* **DATA EXTRACT**
════════════════
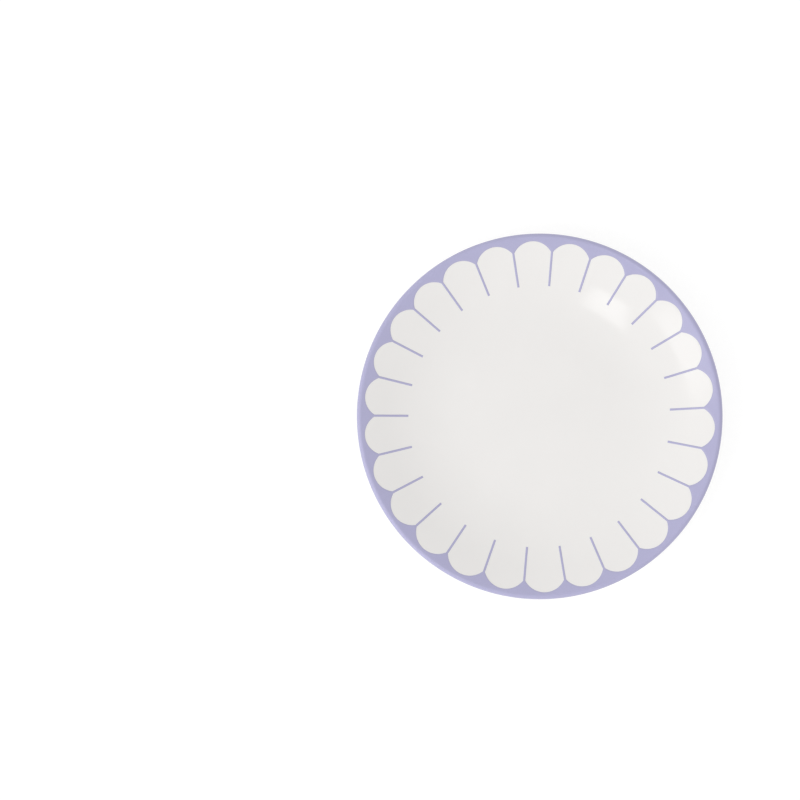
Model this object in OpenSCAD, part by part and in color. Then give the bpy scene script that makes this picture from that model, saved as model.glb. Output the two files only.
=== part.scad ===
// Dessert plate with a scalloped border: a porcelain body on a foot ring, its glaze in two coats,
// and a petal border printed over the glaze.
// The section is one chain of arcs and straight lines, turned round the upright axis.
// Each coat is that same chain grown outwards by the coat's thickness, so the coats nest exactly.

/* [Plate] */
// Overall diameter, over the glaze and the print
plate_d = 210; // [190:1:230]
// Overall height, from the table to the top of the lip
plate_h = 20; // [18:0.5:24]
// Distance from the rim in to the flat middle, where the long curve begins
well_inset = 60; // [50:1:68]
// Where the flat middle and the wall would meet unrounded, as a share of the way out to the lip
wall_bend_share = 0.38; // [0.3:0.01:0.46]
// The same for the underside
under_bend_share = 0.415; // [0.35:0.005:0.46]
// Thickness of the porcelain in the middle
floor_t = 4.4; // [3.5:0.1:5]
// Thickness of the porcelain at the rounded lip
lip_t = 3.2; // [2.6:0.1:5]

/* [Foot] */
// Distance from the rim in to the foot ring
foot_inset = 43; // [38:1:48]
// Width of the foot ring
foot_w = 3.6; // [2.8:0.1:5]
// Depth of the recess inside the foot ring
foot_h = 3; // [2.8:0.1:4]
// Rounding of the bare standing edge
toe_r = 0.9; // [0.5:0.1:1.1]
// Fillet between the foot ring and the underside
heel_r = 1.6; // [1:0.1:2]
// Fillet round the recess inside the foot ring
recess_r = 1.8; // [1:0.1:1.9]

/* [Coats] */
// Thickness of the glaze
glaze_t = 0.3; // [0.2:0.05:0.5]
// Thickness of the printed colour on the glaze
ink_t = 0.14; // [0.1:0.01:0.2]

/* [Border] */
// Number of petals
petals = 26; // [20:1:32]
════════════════
* **THE REQUEST**
Pull every line containing "that" out of the data above.

* **RESPONSE TO THE TASK**
Model this object in OpenSCAD, part by part and in color. Then give the bpy scene script that makes this picture from that model, saved as model.glb. Output the two files only.
// Each coat is that same chain grown outwards by the coat's thickness, so the coats nest exactly.